-- START OF PROVIDED DATA --

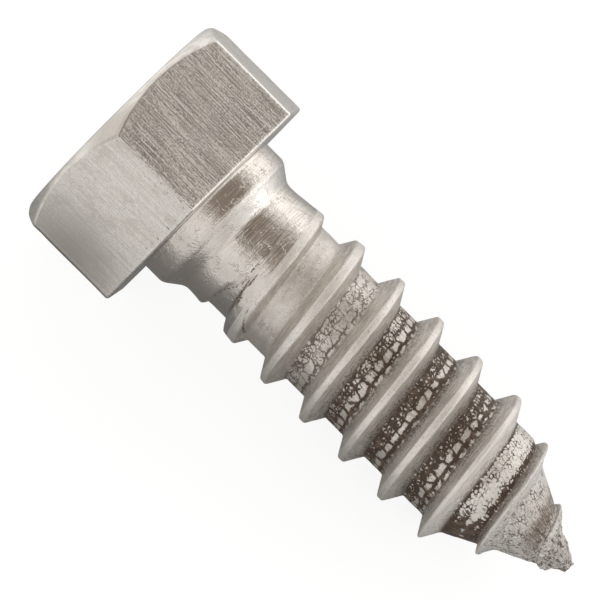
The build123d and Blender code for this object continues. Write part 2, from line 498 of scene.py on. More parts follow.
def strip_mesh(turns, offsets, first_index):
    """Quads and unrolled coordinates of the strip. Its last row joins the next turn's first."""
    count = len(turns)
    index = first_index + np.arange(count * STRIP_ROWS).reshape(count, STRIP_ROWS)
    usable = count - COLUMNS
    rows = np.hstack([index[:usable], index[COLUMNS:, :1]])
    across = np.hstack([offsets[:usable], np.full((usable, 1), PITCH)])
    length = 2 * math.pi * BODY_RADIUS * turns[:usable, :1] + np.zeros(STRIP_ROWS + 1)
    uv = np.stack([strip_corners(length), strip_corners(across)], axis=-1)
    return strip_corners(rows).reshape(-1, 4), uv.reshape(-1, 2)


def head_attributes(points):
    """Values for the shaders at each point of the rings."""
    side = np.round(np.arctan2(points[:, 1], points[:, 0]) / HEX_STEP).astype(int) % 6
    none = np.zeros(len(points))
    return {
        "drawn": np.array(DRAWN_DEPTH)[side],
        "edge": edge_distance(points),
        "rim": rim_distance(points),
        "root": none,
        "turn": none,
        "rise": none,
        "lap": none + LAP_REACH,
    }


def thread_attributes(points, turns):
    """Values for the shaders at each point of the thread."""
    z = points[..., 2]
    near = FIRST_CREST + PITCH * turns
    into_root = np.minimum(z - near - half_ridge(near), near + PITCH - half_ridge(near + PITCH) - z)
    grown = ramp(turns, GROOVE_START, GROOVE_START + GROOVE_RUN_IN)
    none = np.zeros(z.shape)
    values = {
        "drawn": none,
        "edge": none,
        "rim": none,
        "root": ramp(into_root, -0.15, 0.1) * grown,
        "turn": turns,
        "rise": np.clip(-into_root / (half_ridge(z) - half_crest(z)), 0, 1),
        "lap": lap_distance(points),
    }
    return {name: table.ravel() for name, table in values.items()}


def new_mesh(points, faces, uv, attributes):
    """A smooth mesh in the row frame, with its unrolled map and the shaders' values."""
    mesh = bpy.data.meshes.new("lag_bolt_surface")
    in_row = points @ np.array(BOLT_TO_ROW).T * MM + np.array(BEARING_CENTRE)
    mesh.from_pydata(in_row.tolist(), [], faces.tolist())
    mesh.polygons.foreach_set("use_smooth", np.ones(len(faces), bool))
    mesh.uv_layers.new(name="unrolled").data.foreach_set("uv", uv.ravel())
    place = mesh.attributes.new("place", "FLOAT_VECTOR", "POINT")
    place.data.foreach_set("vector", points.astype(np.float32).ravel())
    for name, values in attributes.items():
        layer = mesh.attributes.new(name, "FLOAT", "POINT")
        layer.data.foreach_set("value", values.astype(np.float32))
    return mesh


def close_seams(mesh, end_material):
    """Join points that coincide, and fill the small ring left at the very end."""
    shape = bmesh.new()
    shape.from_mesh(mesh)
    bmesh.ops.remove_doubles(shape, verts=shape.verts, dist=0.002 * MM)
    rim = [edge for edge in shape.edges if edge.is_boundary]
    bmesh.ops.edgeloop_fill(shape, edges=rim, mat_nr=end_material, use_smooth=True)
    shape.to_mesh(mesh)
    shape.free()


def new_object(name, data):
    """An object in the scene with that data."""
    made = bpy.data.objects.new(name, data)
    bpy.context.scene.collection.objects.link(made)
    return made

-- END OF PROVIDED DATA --
-- START OF PROVIDED DATA --

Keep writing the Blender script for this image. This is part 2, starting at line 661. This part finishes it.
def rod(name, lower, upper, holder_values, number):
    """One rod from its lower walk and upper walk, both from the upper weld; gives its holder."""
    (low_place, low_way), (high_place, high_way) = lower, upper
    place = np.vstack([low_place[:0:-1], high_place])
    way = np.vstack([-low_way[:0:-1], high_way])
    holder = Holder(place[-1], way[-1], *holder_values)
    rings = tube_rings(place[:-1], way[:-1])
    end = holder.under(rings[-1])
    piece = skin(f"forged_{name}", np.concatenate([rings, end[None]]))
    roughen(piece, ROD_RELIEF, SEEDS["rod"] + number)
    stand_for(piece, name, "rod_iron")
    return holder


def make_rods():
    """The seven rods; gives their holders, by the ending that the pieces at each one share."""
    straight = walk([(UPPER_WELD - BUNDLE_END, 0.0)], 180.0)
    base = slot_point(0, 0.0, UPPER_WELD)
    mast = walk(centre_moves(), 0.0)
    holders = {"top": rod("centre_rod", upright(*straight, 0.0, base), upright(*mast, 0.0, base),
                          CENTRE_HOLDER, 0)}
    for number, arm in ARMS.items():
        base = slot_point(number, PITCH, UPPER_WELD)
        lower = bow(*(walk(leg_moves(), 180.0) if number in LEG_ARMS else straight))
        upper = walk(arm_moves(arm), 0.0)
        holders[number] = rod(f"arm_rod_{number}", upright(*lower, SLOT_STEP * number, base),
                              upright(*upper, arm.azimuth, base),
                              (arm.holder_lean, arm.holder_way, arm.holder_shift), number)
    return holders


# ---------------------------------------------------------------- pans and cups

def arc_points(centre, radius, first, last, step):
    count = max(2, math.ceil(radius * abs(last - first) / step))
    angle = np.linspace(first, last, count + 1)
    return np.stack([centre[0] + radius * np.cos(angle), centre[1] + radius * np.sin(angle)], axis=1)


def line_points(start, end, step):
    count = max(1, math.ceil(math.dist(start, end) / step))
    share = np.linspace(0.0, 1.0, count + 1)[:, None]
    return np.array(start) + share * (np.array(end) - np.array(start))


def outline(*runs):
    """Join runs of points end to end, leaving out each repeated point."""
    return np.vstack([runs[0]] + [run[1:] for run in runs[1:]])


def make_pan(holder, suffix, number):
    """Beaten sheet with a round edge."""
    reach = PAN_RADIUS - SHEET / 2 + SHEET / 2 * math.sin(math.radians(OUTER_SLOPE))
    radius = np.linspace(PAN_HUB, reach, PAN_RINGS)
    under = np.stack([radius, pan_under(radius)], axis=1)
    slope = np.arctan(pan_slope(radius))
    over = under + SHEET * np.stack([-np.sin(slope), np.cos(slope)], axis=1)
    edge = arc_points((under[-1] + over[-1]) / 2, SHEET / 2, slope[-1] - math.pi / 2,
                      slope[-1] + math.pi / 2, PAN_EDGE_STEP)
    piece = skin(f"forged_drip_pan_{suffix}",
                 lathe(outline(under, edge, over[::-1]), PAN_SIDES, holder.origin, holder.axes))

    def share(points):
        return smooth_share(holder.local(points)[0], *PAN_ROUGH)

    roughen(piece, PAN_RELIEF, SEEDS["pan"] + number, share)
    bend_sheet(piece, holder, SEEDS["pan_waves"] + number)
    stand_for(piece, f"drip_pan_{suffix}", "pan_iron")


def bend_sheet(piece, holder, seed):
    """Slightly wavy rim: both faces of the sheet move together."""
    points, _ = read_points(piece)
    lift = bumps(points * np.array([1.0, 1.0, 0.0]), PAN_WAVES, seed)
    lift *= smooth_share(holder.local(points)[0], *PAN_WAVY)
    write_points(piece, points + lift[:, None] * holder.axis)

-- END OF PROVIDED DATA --

= SET PROBLEM =
Begin with the line containing "The build123d and", end with the line containing "return strip_corners(rows).reshape(-1, 4), uv.reshape(-1, 2)", and repeat every line in that stretch exactly.

= SOLUTION TO THIS PROBLEM =
The build123d and Blender code for this object continues. Write part 2, from line 498 of scene.py on. More parts follow.
def strip_mesh(turns, offsets, first_index):
    """Quads and unrolled coordinates of the strip. Its last row joins the next turn's first."""
    count = len(turns)
    index = first_index + np.arange(count * STRIP_ROWS).reshape(count, STRIP_ROWS)
    usable = count - COLUMNS
    rows = np.hstack([index[:usable], index[COLUMNS:, :1]])
    across = np.hstack([offsets[:usable], np.full((usable, 1), PITCH)])
    length = 2 * math.pi * BODY_RADIUS * turns[:usable, :1] + np.zeros(STRIP_ROWS + 1)
    uv = np.stack([strip_corners(length), strip_corners(across)], axis=-1)
    return strip_corners(rows).reshape(-1, 4), uv.reshape(-1, 2)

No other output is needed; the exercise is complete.